My first attempt to explain was jingoistic. I like the United States and would like to root for some sort of national ideal. The Olympics are far from sufficing because they don't seem fair or competitive. Hey, we grew this Michael Phelps guy in a lab, let's see how badly he can crush humans without flippers. Etc. The national team is good, but not so good that rooting for them feels like ugly Americanism.
That was kind of right, but missing the important thing. When Dodgy At Best put out an Algeria preview, his bolded section headers read "Karma," "Revenge," "Hope," "Fortune," and "Fate." Because I am who I am mine were "stop Nadir Belhadj" and "get a lot of set pieces"; DAB got it right, and I got it wrong. I can break down a football game all day. Basketball is given over to tempo-free numbers. Baseball could be played between computers these days and no one would notice. If you are so inclined, you can delve into the details of any and reject the narratives people layer on top of them because randomness can't happen and everything must have meaning. The analysis will be better and smarter but the experience a little poorer.
Soccer defies that. It is opera on a field. Not the Italian variety where a series of humorous misunderstandings yield mildly sexy results, but German opera—Klingon opera. Plenty of tridents. Sheets of rain. Thunderbolts cascading from the sky. In the background armies march through the mud, toward each other. Patterns converge in a rumble, pressure building until it's unbearable and someone falls over, a spear jutting out from his breastplate.

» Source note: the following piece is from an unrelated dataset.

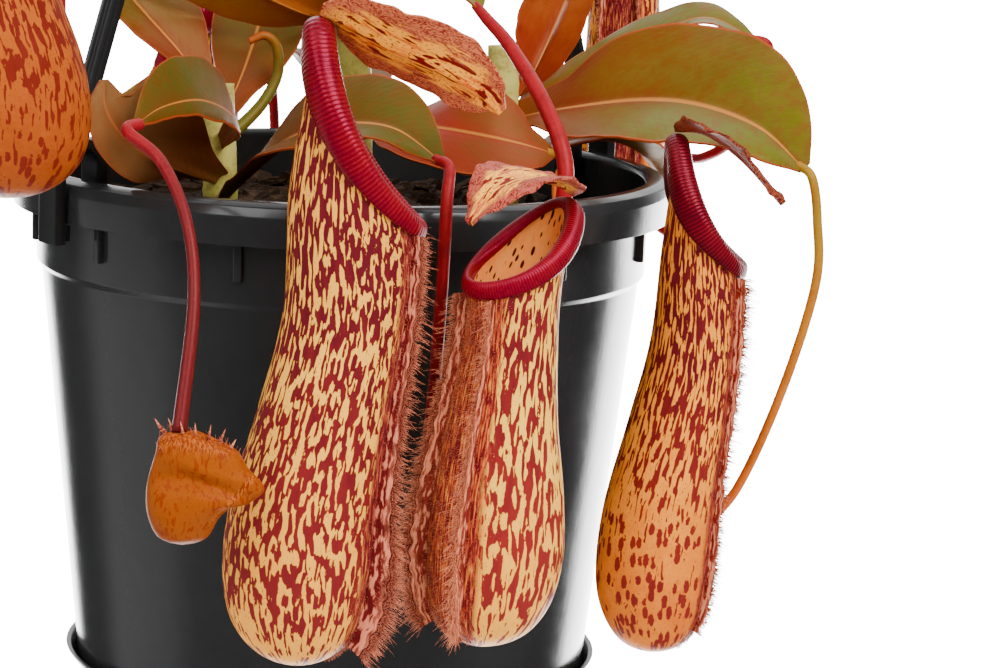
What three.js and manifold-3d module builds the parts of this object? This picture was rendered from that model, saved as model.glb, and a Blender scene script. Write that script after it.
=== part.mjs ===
// Hanging pitcher plant: a tropical pitcher plant in a black plastic hanging pot with a
// clip-on saucer and a two-legged bail. Millimetres, +Z up, origin at the centre of the
// saucer's flat underside; the photographed side of the pot faces -Y.

import * as THREE from 'three';
import * as BufferGeometryUtils from 'three/addons/utils/BufferGeometryUtils.js';
import Module from 'manifold-3d';

const wasm = await Module();
wasm.setup();

// Driving dimensions of the pot
const RIM_RADIUS = 85;
const RIM_TOP = 140;
const BAND_BOTTOM = 129.5;
const COLLAR_RADIUS = 79.2;
const STEP_HEIGHT = 114.2;
const WALL_TOP_RADIUS = 77.5;
const WALL_FOOT_RADIUS = 66.8;
const WALL = 1.6;
const FLOOR = 2.2;
const POT_FOOT = 7.5;
const POT_SIDES = 32;
const LUG_COUNT = 12;
const DRAIN_COUNT = 8;
const DRAIN_RADIUS = 1.8;

// Driving dimensions of the saucer
const SAUCER_HEIGHT = 12.5;
const SAUCER_LIP_RADIUS = 70;
const SAUCER_FOOT_RADIUS = 58;
const SAUCER_WALL = 1.3;

// Driving dimensions of the bail
const BAIL_AZIMUTH = THREE.MathUtils.degToRad(38.5);
const BAIL_APEX = 398;
const STRAP_WIDTH = 8;
const STRAP_THICKNESS = 3;
const CROOK_RADIUS = 15;
const CROOK_CENTRE = 421;
const HOOK_RADIUS = 3.2;

// Driving dimensions of the planting
const BARK_TOP = 126;
const BARK_RADIUS = 75.4;
const STEM_FOOT = 106;
const CLEAR = 0.4;
const LIP_CLEAR = 0.5;
const CUP_WALL = 1.3;
const CUP_SIDES = 14;
const CUP_STEPS = 9;
const BLADE = 0.9;
const LEAF_RIB = 0.8;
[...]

I don't have any critique in me any more. Jonathan Bornstein started a World Cup game and that's fine. The US went up and down the field and didn't shut down space in the midfield and didn't finish and had everyone in bars across the country three minutes from crumpling into the sort of heap that national manias are born from. A typical example will transpire later today when Serbia tries to shake off old Yugoslav demons:
Perhaps some of the Europeans there – certainly the French journalist opposite – were driven by anti-German feeling, perhaps some were instinctive Slavophiles, but when the three locals at the MTN (South Africa-based mobile telecommunications company) desk reacted to the final whistle with a group hug and collective dance, the appeal of Serbia's inner turmoil becomes difficult to deny. Unless they'd had a bet, I suppose, but when asked one said he'd decided to support Serbia because "they seemed to be trying to lose".
English journalist Simon Kuper dedicated a good chunk of his most recent book to explaining the English fatalism towards their team, one that echoes the national narrative of empire lost. It's so cliché that multiple books have been written about it, including Kuper's earlier, excellent "Football against the Enemy," but it's true: soccer does reflect the national culture, mostly because people want it to and no one can stop its narrative by dissecting it.
The USA's narrative has been bootstraps. College kids rescuing the program, batty goalies with an American flag fetish, Paul Caliguri, and so on. Tom Friend just published a lengthy story on USA 1990 third-string goalie David Vanole that's veritably dripping with half-truths dedicated to shaping that narrative. The USMNT is the 1980 hockey team spread over twenty years, because that's the way we want it.
We don't roll around on the ground. If we fall over, we probably just fell over. We run and and run and run, and late, when everything is stacked against us in a game where it's just so hard to finish the job, we do it Puritan style: ugly effort. A minute into stoppage time, the ball's just lying there and it's all about who will get there first.
It takes some doing to unearth muppets in June but here they are:
And you can't have one without the other…
That was horrible, as if Ryan Miller was actually Algeria and FIFA and the universe and God. And then the ball was just lying there, waiting to be pushed in one direction or the other.